La Forlì del ‘900 vive, come il resto dell’Italia e dell’Europa, uno sviluppo culturale e industriale di grande interesse. Provengono dalla metà dell’800 le fonderie Forlanini, mentre è del 1900 lo zuccherificio Eridania. Filande, fabbriche di stufe e calzature, sono tutte realizzate a cavallo dei secoli XIX e XX. Il nuovo ospedale è del 1915. Le mura vengono abbattute, ma l’abitato si sviluppa ancora dentro la vecchia linea fortificata.

Con la marcia su Roma Forlì entra nelle vicende del Ventennio. La “città del duce” conosce una rivisitazione urbanistica di notevole entità. Nascono nuovi quartieri esterni e il centro viene profondamente riprogettato. Le architetture monumentali, simbolo della propaganda di Stato, prendono il posto delle abitazioni e fuori dalle mura nasce il grande viale Benito Mussolini. La strada parte dalla nuova e sovradimensionata stazione ferroviaria e si chiude ai piedi di un grande obelisco che sorregge le vittorie: è il monumento ai caduti. Ai lati del viale sono previste edificazioni pubbliche: abitazioni, la Gil, le scuole elementari, il Collegio aeronautico.
Viene realizzato l’aeroporto e nelle vicinanze della stazione prende piede la grande fabbrica Orsi Mangelli che produce “seta artificiale”, il raion. In centro vengono eretti gli Uffici statali, le Poste, e molti altri edifici pubblici. A Forlì lavorano grandi architetti e urbanisti del periodo.

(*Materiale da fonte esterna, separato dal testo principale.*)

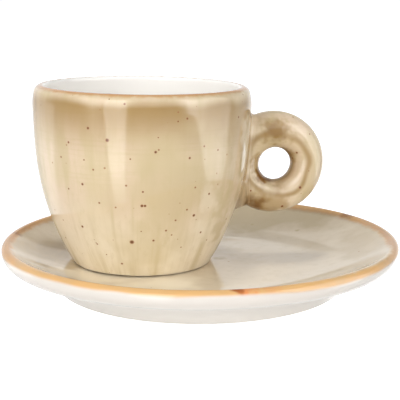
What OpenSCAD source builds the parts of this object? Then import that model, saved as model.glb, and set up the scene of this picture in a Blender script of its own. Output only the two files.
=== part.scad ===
// Espresso cup with a ring handle, standing on its saucer: thick glazed stoneware.
// Millimetres, +Z up. The origin is the centre of the saucer's foot, on the table,
// and the handle points to +X. Each outline below is drawn as [radius, height] and turned.

/* [Saucer] */
// Diameter over the lip
saucer_d = 120; // [114:1:140]
// Height of the lip's crown above the table
saucer_h = 13.9; // [13:0.1:17]
// Radius that rounds the lip's upper edge
lip_top_r = 1.8; // [1.4:0.1:2.2]
// Radius that rounds the lip's outer edge from below
lip_under_r = 4; // [3.2:0.1:4.6]
// Diameter of the flat floor, where the well starts to rise
floor_d = 58; // [50:1:62]
// Height of the flat floor above the table
floor_z = 6.4; // [5.8:0.1:7]
// Outer diameter of the foot ring, on the table
foot_d = 86.8; // [80:0.2:89]
// Width of the foot ring, on the table
foot_w = 3.4; // [2.6:0.1:5]
// Diameter of the shoulder, where the foot's wall turns out into the flange
shoulder_d = 94; // [91:0.5:98]
// Height of the shoulder
shoulder_z = 6.2; // [5.4:0.1:6.8]
// Radius of the cove under the shoulder
cove_r = 3; // [1.5:0.5:5]
// Depth of the hollow inside the foot ring
foot_hollow = 2; // [1.2:0.1:2.4]

/* [Cup] */
// Outside diameter at the lip
cup_d = 65.4; // [58:0.2:76]
// Height of the cup by itself
cup_h = 53.4; // [47:0.2:64]
// Diameter of the foot that the cup stands on
cup_foot_d = 42; // [38:0.2:46]
// Wall thickness, which the lip rounds off
wall = 4; // [3:0.1:5]
// Height at which the nearly upright upper wall passes into the rounded lower wall
turn_z = 32.8; // [28:0.2:36]
// Radius of the upper wall's slight curve, seen from the side
upper_r = 198; // [150:2:300]
// Thickness of the bottom, over the plane that the cup stands on
bottom_t = 5.2; // [4.4:0.1:7]
// Radius between the inner wall and the bottom
inner_r = 12; // [8:0.5:15]
// Width of the cup's foot ring
cup_foot_w = 2.8; // [2:0.1:4]
// Depth of the hollow inside the cup's foot ring
cup_hollow = 1.4; // [0.8:0.1:2]

/* [Handle] */
// Outer diameter of the ring
ring_d = 31.4; // [28:0.2:34]
// Thickness of the ring's round section
ring_t = 10.8; // [9:0.1:11.4]
// Distance of the ring's centre beyond the lip's edge, which leaves a web of wall between them
ring_reach = 7.4; // [6.4:0.1:9]
// Height of the ring's centre above the plane that the cup stands on
ring_z = 29.9; // [27:0.1:32]
// Turn of the handle about the cup's axis, away from +X
handle_turn = 7; // [-20:1:20]

/* [Place] */
// Place of the cup's foot on the saucer, across
cup_x = -18; // [-19:0.5:-12]
// Place of the cup's foot on the saucer, from front to back
cup_y = 1; // [-3:0.5:3]
// Clearance between the cup's foot and the saucer where they touch
seat_gap = 0.1; // [0.05:0.05:0.3]

/* [Hidden] */

// Glaze colours
cream_glaze = [0.80, 0.74, 0.66];
straw_glaze = [0.87, 0.79, 0.66];

// Largest distance between a curve and the short straight lines that draw it
curve_gap = 0.02;
// Radius that eases the edges of both foot rings
foot_edge_r = 0.7;
// Slope of the foot rings' inner walls, over the depth of the hollow
foot_slope_share = 0.6;
// Where the handle's roots leave the ring, as an angle up or down from the outward direction
root_angle = 110;
// How fast the roots flare towards the wall
root_taper = 7;
// Thickness of a root where it leaves the ring, against the ring's own
root_share = 0.95;

saucer_rad = saucer_d / 2;
floor_rad = floor_d / 2;
foot_rad = foot_d / 2;
shoulder_rad = shoulder_d / 2;
cup_foot_rad = cup_foot_d / 2;
ring_tube = ring_t / 2;
ring_rad = ring_d / 2 - ring_tube;
ring_out = cup_d / 2 + ring_reach;

// Points of an arc about a centre, from angle a to angle b
function arc_steps(r, turn) = max(2, ceil(abs(turn) / (2 * acos(1 - curve_gap / r))));
function arc(centre, r, a, b) =
    let (n = arc_steps(r, b - a))
    [for (i = [0 : n]) centre + r * [cos(a + (b - a) * i / n), sin(a + (b - a) * i / n)]];

// The arc that rounds corner b of the path a, b, c
function unit(v) = v / norm(v);
function heading(v) = atan2(v[1], v[0]);
function short_way(a) = a > 180 ? a - 360 : a < -180 ? a + 360 : a;
function rounded(a, b, c, r) =
    let (
        u = unit(a - b),
        w = unit(c - b),
        half = acos(u * w) / 2,
        centre = b + unit(u + w) * r / sin(half),
        from = heading(b + u * r / tan(half) - centre),
        to = heading(b + w * r / tan(half) - centre)
    )
    arc(centre, r, from, from + short_way(to - from));

// Saucer: both lip arcs end at the rim's outermost height, and the well's arc runs
// from the flat floor into the upper one
rim_z = saucer_h - lip_top_r;
lip_top = [saucer_rad - lip_top_r, rim_z];
lip_under = [saucer_rad - lip_under_r, rim_z];
lip_run = lip_top[0] - floor_rad;
lip_rise = lip_top[1] - floor_z;
well_r = (lip_run * lip_run + lip_rise * lip_rise - lip_top_r * lip_top_r)
    / (2 * (lip_rise + lip_top_r));
well_centre = [floor_rad, floor_z + well_r];
well_turn = asin(lip_run / (well_r + lip_top_r));

// The flange's underside leaves the shoulder along the tangent to the lip's lower arc
shoulder = [shoulder_rad, shoulder_z];
to_lip = lip_under - shoulder;
flange_heading = heading(to_lip) - asin(lip_under_r / norm(to_lip));
foot_outer = [foot_rad, 0];
foot_inner = [foot_rad - foot_w, 0];
foot_top = foot_inner + foot_hollow * [-foot_slope_share, 1];

// Height of the saucer's upper face at a radius out to the lip
function face_z(r) =
    r < floor_rad
        ? floor_z
        : well_centre[1] - sqrt(well_r * well_r - (r - floor_rad) * (r - floor_rad));

module saucer_outline() {
    polygon(concat(
        [[0, foot_hollow]],
        rounded([0, foot_hollow], foot_top, foot_inner, foot_edge_r),
        rounded(foot_top, foot_inner, foot_outer, foot_edge_r),
        rounded(foot_inner, foot_outer, shoulder, foot_edge_r),
        rounded(foot_outer, shoulder, lip_under, cove_r),
        arc(lip_under, lip_under_r, flange_heading - 90, 0),
        arc(lip_top, lip_top_r, 0, 90 + well_turn),
        arc(well_centre, well_r, well_turn - 90, -90),
        [[0, floor_z]]
    ));
}

// Cup: the wall is two arcs that share a tangent at the turn, and the lower one
// ends on the foot. The inner wall follows both at the wall's thickness.
lip_z = cup_h - wall / 2;
upper_centre = [cup_d / 2 - upper_r, lip_z];
turn_angle = asin((turn_z - lip_z) / upper_r);
turn_point = upper_centre + upper_r * [cos(turn_angle), sin(turn_angle)];
inward = unit(upper_centre - turn_point);
cup_foot = [cup_foot_rad, 0];
foot_to_turn = turn_point - cup_foot;
lower_r = -(foot_to_turn * foot_to_turn) / (2 * foot_to_turn * inward);
lower_centre = turn_point + lower_r * inward;
foot_angle = heading(cup_foot - lower_centre);

// The inner corner touches the bottom and the inner wall
inner_wall_r = lower_r - wall;
corner_z = bottom_t + inner_r;
corner_reach = inner_wall_r - inner_r;
corner_drop = corner_z - lower_centre[1];
corner = [lower_centre[0] + sqrt(corner_reach * corner_reach - corner_drop * corner_drop), corner_z];
corner_angle = heading(corner - lower_centre);

cup_foot_in = [cup_foot_rad - cup_foot_w, 0];
cup_foot_top = cup_foot_in + cup_hollow * [-foot_slope_share, 1];

// The outside of the wall, from the foot to the lip's height
outer_wall = concat(
    arc(lower_centre, lower_r, foot_angle, turn_angle),
    arc(upper_centre, upper_r, turn_angle, 0)
);

module cup_outline() {
    polygon(concat(
        [[0, cup_hollow]],
        rounded([0, cup_hollow], cup_foot_top, cup_foot_in, foot_edge_r),
        rounded(cup_foot_top, cup_foot_in, cup_foot, foot_edge_r),
        rounded(cup_foot_in, cup_foot, outer_wall[1], foot_edge_r),
        [for (p = outer_wall) if (p[1] > foot_edge_r) p],
        arc([cup_d / 2 - wall / 2, lip_z], wall / 2, 0, 180),
        arc(upper_centre, upper_r - wall, 0, turn_angle),
        arc(lower_centre, inner_wall_r, turn_angle, corner_angle),
        arc(corner, inner_r, corner_angle, -90),
        [[0, bottom_t]]
    ));
}

// The cup's outer shape as a solid, which shapes the face that the handle is joined with
module cup_solid() {
    rotate_extrude($fn = 96)
        polygon(concat([[0, 0]], outer_wall, [[0, lip_z]]));
}

// The cup stands off the saucer's centre, so the far edge of its foot rides up the
// well's curve and the cup leans a little towards the middle
off_centre = norm([cup_x, cup_y]);
stand_rad = cup_foot_rad - foot_edge_r;
lean = asin((face_z(off_centre + stand_rad) - floor_z) / (2 * stand_rad));
cup_z = floor_z + seat_gap + stand_rad * sin(lean);

module on_saucer() {
    translate([cup_x, cup_y, cup_z])
        rotate(a = lean, v = [cup_y, -cup_x, 0])
            children();
}

// One root, above or below: a cone that leaves the ring along its tangent, flares
// towards the wall and ends inside the cup, where it is cut away
root_len = ring_out - cup_foot_rad;
root_start = ring_tube * root_share;
root_end = root_start + root_len * tan(root_taper);
module root(side) {
    rotate([0, -side * root_angle, 0])
        translate([ring_rad, 0, 0])
            rotate([side > 0 ? 0 : 180, 0, 0])
                cylinder(h = root_len, r1 = root_start, r2 = root_end, $fn = 64);
}

module saucer() {
    color(cream_glaze)
        rotate_extrude($fn = 128) saucer_outline();
}

module cup_body() {
    color(straw_glaze)
        on_saucer()
            rotate_extrude($fn = 96) cup_outline();
}

module ring_handle() {
    color(straw_glaze)
        on_saucer()
            difference() {
                rotate([0, 0, handle_turn])
                    translate([ring_out, 0, ring_z]) {
                        rotate([90, 0, 0])
                            rotate_extrude($fn = 96)
                                translate([ring_rad, 0]) circle(r = ring_tube, $fn = 64);
                        root(1);
                        root(-1);
                    }
                cup_solid();
            }
}

saucer();
cup_body();
ring_handle();
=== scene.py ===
# %% [markdown]
# # An espresso cup with a ring handle, on its saucer
#
# The real thing is thick white stoneware. A straw-coloured reactive glaze covers the cup's
# outside, its handle and the saucer's face, and it breaks to orange on the saucer's lip.
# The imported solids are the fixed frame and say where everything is. This lesson dresses them
# in three finer surfaces, each worked out with numpy, and in glazes made of nodes.

# %% Load the frame
import math

import bpy
import numpy as np
from mathutils import Matrix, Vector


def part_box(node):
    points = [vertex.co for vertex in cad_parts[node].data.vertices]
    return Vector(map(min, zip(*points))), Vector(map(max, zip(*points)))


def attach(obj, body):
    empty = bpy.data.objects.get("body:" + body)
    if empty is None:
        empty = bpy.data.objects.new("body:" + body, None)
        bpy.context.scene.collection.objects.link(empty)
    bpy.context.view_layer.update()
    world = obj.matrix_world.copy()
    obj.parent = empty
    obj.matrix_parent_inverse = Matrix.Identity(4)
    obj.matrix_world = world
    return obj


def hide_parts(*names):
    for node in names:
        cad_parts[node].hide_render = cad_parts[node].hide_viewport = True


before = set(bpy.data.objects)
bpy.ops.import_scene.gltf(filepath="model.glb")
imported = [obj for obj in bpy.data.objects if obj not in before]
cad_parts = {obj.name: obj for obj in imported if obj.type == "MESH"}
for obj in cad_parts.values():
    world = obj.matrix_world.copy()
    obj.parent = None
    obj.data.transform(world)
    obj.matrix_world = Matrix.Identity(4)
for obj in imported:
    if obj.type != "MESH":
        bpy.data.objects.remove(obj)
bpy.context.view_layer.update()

for name in sorted(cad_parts):
    low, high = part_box(name)
    print(name, "spans", [round(1000 * size, 2) for size in high - low], "mm")

# %% [markdown]
# ## Sizes
# The surfaces repeat the solids' own driving sizes in millimetres, so they lie on them. The
# shoulder under the saucer is the exception: it is lower and softer than the solid's. Later
# cells also roll the cup's lip in, shift the ring's hole a little and fill the handle's
# corner. The last step, where an array becomes a mesh, turns millimetres into metres.

# %% Sizes of the saucer and the cup, in millimetres
MM = 0.001

SAUCER_RAD, SAUCER_H = 60.0, 13.9
LIP_TOP_R, LIP_UNDER_R = 1.8, 4.0
FLOOR_RAD, FLOOR_Z = 29.0, 6.4
FOOT_RAD, FOOT_W, FOOT_HOLLOW = 43.4, 3.4, 2.0
SHOULDER_RAD, SHOULDER_Z, COVE_R = 45.8, 4.1, 12.0

CUP_RAD, CUP_H, CUP_FOOT_RAD = 32.7, 53.4, 21.0
WALL, TURN_Z, UPPER_R = 4.0, 32.8, 198.0
BOTTOM_T, INNER_R, CUP_FOOT_W, CUP_HOLLOW = 5.2, 12.0, 2.8, 1.4

RING_OUT, RING_Z, RING_TURN = 40.1, 29.9, 7.0
RING_RAD, RING_TUBE = 10.3, 5.4
CUP_X, CUP_Y, SEAT_GAP = -18.0, 1.0, 0.1
FOOT_EDGE_R, FOOT_SLOPE = 0.7, 0.6

# %% [markdown]
# ## Outlines
# Both turned pieces start as half an outline: radius against height, from the middle of the
# underside, out and up over the lip, and back to the middle of the face. Straight runs and
# arcs that share tangents give the highlights of real thrown ware, which a subdivided box
# would only come near. So the outlines are written as arcs.

# %% Arcs and eased corners
def arc(centre, radius, start, end, count):
    """Points on an arc: the centre plus the radius times (cosine, sine) of each angle."""
    turn = np.radians(np.linspace(start, end, count))
    return np.asarray(centre) + radius * np.stack([np.cos(turn), np.sin(turn)], axis=1)


def heading(step):
    """A step's direction in degrees, from its two components."""
    return math.degrees(math.atan2(step[1], step[0]))


def eased(before, corner, after, radius, count=7):
    """The arc that rounds a corner. Its centre is on the corner's bisector, at the radius
    over the sine of half the corner's angle, and it ends where each side is touched."""
    before, corner, after = (np.asarray(p, float) for p in (before, corner, after))
    u = (before - corner) / np.linalg.norm(before - corner)
    w = (after - corner) / np.linalg.norm(after - corner)
    half = math.acos(u @ w) / 2
    centre = corner + (u + w) / np.linalg.norm(u + w) * radius / math.sin(half)
    start = heading(corner + u * radius / math.tan(half) - centre)
    end = heading(corner + w * radius / math.tan(half) - centre)
    return arc(centre, radius, start, start + (end - start + 180) % 360 - 180, count)


def evenly(outline, step):
    """The outline with points added on its long straight runs and arcs, so that no two
    neighbours are further apart than the step."""
    parts = []
    for a, b in zip(outline[:-1], outline[1:]):
        count = max(1, math.ceil(np.linalg.norm(b - a) / step))
        parts.append(a + (b - a) * np.arange(count)[:, None] / count)
    return np.concatenate(parts + [outline[-1:]])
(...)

La guerra è implacabile. L’attività partigiana è intensa e le ripercussioni sono terribili. I corpi dei componenti di spicco della banda Corbari vengono appesi ai lampioni in piazza Aurelio Saffi, proprio di fronte alla Casa del Fascio. Una cosa simile l’aveva fatta Caterina Sforza alla fine del ‘400 quando le assassinarono il marito Girolamo Riario, nipote del Papa Sisto IV.

La Liberazione a Forlì porta la data del 9 novembre 1944. I bombardamenti sono molto pesanti: distruggono edifici e uccidono molte persone. I nazisti, prima di abbandonare Forlì, si lasciano andare ad una primitiva ed inutile azione: minano le torri più alte e in tal modo demoliscono l’acquedotto, il campanile del duomo, la torre civica dell’orologio e molte altre costruzioni. Fortunatamente si salvò il campanile di San Mercuriale.

Negli anni ’70 i forlivesi vollero che la torre civica fosse ricostruita. Fu la scelta ideale per rappresentare il risveglio di una città che sin dall’antichità seppe rinascere dalle distruzioni dei barbari. Oggi il viale Benito Mussolini si chiama viale Della Libertà.